»»

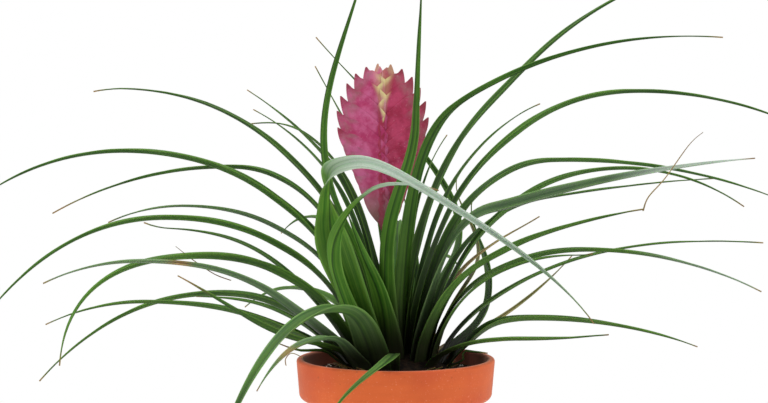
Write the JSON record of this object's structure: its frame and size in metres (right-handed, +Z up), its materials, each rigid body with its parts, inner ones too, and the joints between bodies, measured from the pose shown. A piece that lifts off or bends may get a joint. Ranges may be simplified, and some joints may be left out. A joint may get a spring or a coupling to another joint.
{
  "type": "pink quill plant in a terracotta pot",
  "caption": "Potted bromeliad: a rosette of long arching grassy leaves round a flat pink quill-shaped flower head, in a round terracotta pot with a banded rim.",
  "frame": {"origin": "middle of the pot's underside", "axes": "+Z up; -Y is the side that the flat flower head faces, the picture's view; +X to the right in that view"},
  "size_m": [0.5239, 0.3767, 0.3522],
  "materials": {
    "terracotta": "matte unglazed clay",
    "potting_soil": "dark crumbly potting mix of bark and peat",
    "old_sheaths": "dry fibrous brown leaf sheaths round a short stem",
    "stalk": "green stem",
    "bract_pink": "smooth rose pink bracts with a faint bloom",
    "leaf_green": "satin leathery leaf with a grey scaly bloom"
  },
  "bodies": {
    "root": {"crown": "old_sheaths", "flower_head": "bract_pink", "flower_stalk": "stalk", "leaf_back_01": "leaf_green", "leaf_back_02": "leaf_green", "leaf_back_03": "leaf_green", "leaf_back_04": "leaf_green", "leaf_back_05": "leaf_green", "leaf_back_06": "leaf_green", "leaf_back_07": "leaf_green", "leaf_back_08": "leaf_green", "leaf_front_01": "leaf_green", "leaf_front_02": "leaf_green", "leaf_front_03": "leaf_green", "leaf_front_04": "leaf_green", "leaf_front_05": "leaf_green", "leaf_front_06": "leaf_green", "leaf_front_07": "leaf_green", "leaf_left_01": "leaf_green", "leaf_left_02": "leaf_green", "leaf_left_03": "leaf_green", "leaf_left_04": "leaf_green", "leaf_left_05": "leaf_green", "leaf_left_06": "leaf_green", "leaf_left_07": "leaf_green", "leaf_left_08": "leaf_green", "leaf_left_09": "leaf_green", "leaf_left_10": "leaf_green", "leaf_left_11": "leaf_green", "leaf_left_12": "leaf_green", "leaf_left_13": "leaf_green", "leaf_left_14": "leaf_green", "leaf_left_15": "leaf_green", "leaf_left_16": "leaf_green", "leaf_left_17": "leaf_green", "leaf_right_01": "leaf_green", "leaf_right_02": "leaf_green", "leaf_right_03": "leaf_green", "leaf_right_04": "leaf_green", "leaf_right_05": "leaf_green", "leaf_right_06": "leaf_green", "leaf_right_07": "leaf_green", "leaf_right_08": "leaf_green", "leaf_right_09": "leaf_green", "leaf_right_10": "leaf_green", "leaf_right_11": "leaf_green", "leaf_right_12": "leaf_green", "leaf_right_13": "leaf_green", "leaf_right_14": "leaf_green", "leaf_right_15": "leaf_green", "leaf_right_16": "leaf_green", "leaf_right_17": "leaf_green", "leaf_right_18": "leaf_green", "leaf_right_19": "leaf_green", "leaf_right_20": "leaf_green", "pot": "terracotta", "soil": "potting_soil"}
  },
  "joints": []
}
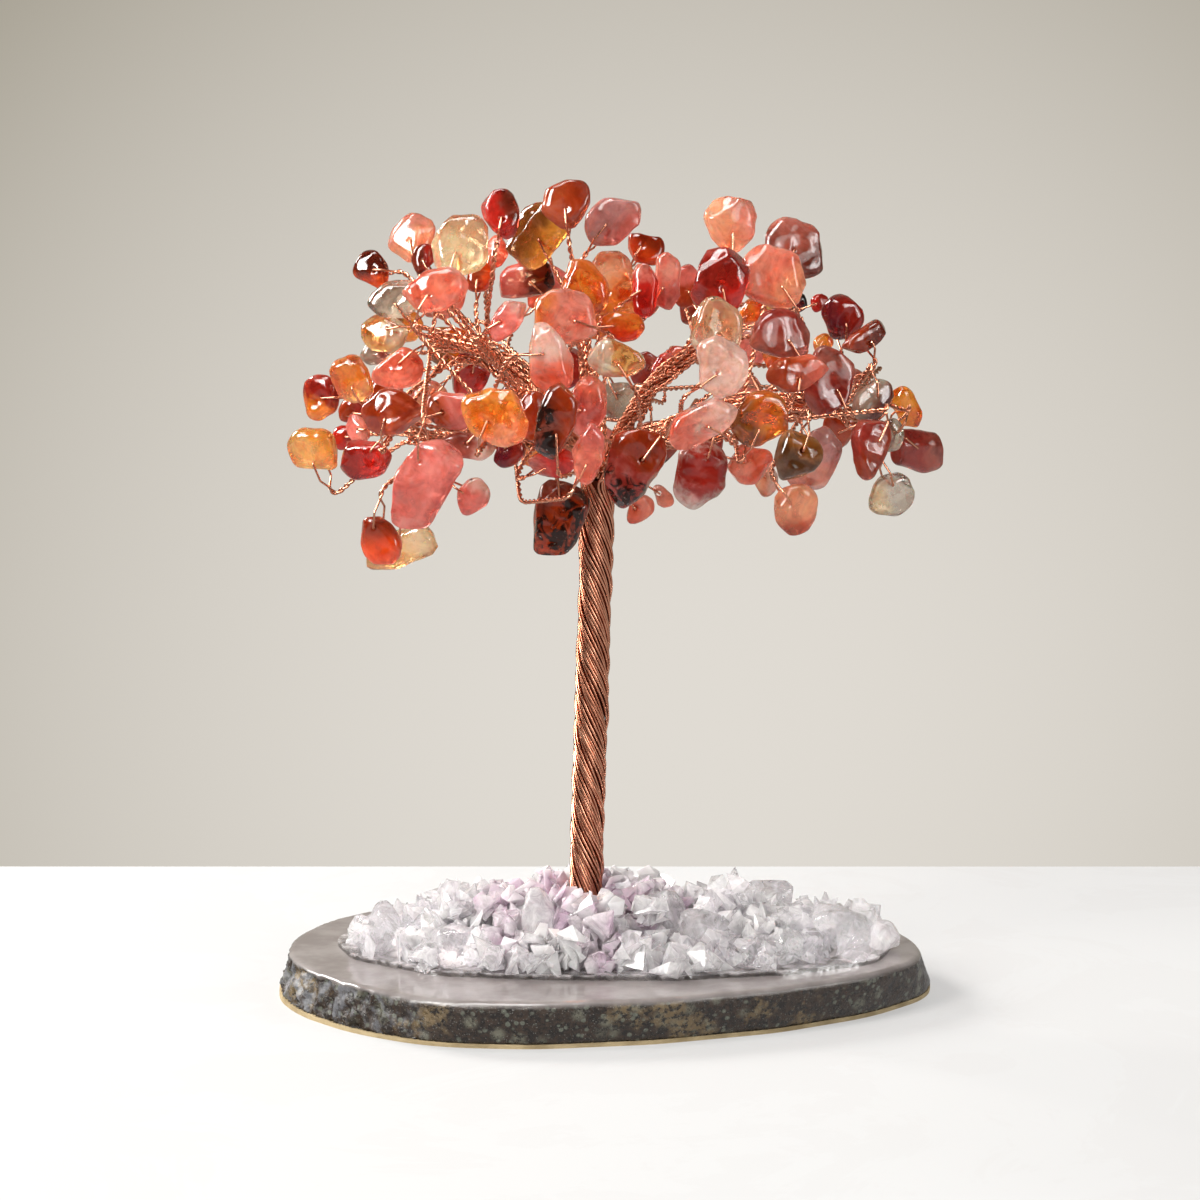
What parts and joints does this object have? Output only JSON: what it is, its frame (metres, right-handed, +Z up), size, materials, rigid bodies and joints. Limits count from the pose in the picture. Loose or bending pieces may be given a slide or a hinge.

««

▶ [YOUR TASK]
Each line of the material must be restated exactly.

▶ [OUTPUT FOR THIS TASK]
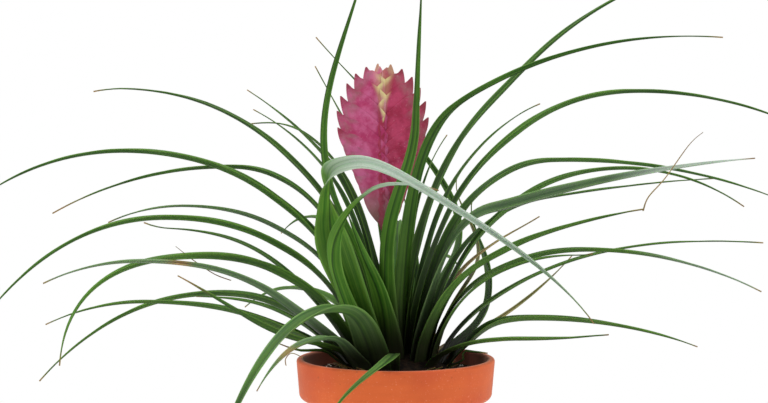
Write the JSON record of this object's structure: its frame and size in metres (right-handed, +Z up), its materials, each rigid body with its parts, inner ones too, and the joints between bodies, measured from the pose shown. A piece that lifts off or bends may get a joint. Ranges may be simplified, and some joints may be left out. A joint may get a spring or a coupling to another joint.
{
  "type": "pink quill plant in a terracotta pot",
  "caption": "Potted bromeliad: a rosette of long arching grassy leaves round a flat pink quill-shaped flower head, in a round terracotta pot with a banded rim.",
  "frame": {"origin": "middle of the pot's underside", "axes": "+Z up; -Y is the side that the flat flower head faces, the picture's view; +X to the right in that view"},
  "size_m": [0.5239, 0.3767, 0.3522],
  "materials": {
    "terracotta": "matte unglazed clay",
    "potting_soil": "dark crumbly potting mix of bark and peat",
    "old_sheaths": "dry fibrous brown leaf sheaths round a short stem",
    "stalk": "green stem",
    "bract_pink": "smooth rose pink bracts with a faint bloom",
    "leaf_green": "satin leathery leaf with a grey scaly bloom"
  },
  "bodies": {
    "root": {"crown": "old_sheaths", "flower_head": "bract_pink", "flower_stalk": "stalk", "leaf_back_01": "leaf_green", "leaf_back_02": "leaf_green", "leaf_back_03": "leaf_green", "leaf_back_04": "leaf_green", "leaf_back_05": "leaf_green", "leaf_back_06": "leaf_green", "leaf_back_07": "leaf_green", "leaf_back_08": "leaf_green", "leaf_front_01": "leaf_green", "leaf_front_02": "leaf_green", "leaf_front_03": "leaf_green", "leaf_front_04": "leaf_green", "leaf_front_05": "leaf_green", "leaf_front_06": "leaf_green", "leaf_front_07": "leaf_green", "leaf_left_01": "leaf_green", "leaf_left_02": "leaf_green", "leaf_left_03": "leaf_green", "leaf_left_04": "leaf_green", "leaf_left_05": "leaf_green", "leaf_left_06": "leaf_green", "leaf_left_07": "leaf_green", "leaf_left_08": "leaf_green", "leaf_left_09": "leaf_green", "leaf_left_10": "leaf_green", "leaf_left_11": "leaf_green", "leaf_left_12": "leaf_green", "leaf_left_13": "leaf_green", "leaf_left_14": "leaf_green", "leaf_left_15": "leaf_green", "leaf_left_16": "leaf_green", "leaf_left_17": "leaf_green", "leaf_right_01": "leaf_green", "leaf_right_02": "leaf_green", "leaf_right_03": "leaf_green", "leaf_right_04": "leaf_green", "leaf_right_05": "leaf_green", "leaf_right_06": "leaf_green", "leaf_right_07": "leaf_green", "leaf_right_08": "leaf_green", "leaf_right_09": "leaf_green", "leaf_right_10": "leaf_green", "leaf_right_11": "leaf_green", "leaf_right_12": "leaf_green", "leaf_right_13": "leaf_green", "leaf_right_14": "leaf_green", "leaf_right_15": "leaf_green", "leaf_right_16": "leaf_green", "leaf_right_17": "leaf_green", "leaf_right_18": "leaf_green", "leaf_right_19": "leaf_green", "leaf_right_20": "leaf_green", "pot": "terracotta", "soil": "potting_soil"}
  },
  "joints": []
}
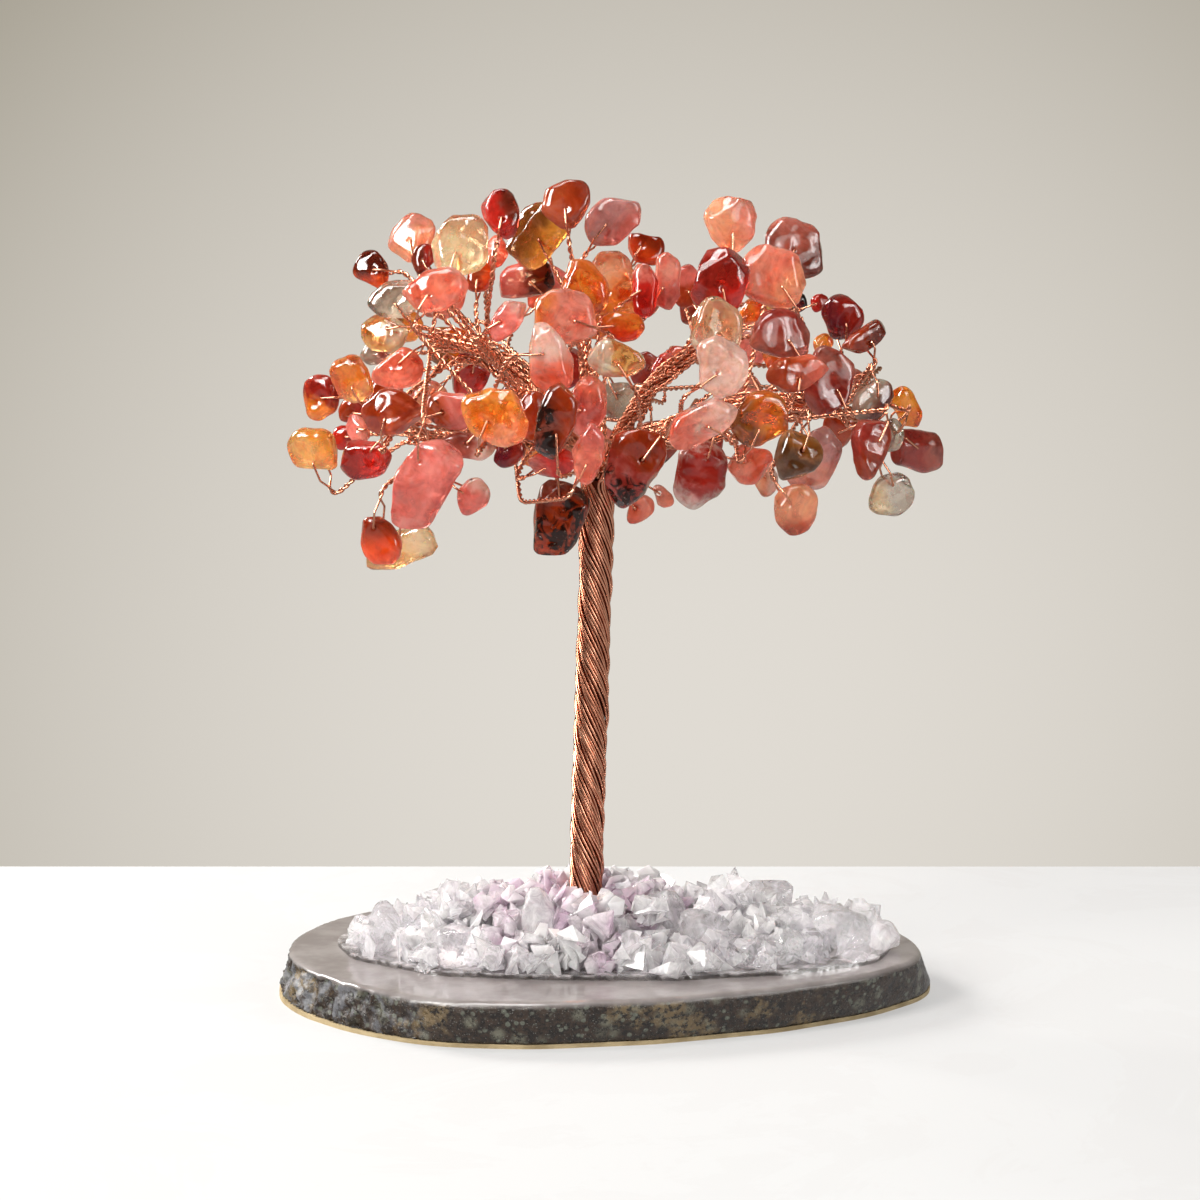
What parts and joints does this object have? Output only JSON: what it is, its frame (metres, right-handed, +Z up), size, materials, rigid bodies and joints. Limits count from the pose in the picture. Loose or bending pieces may be given a slide or a hinge.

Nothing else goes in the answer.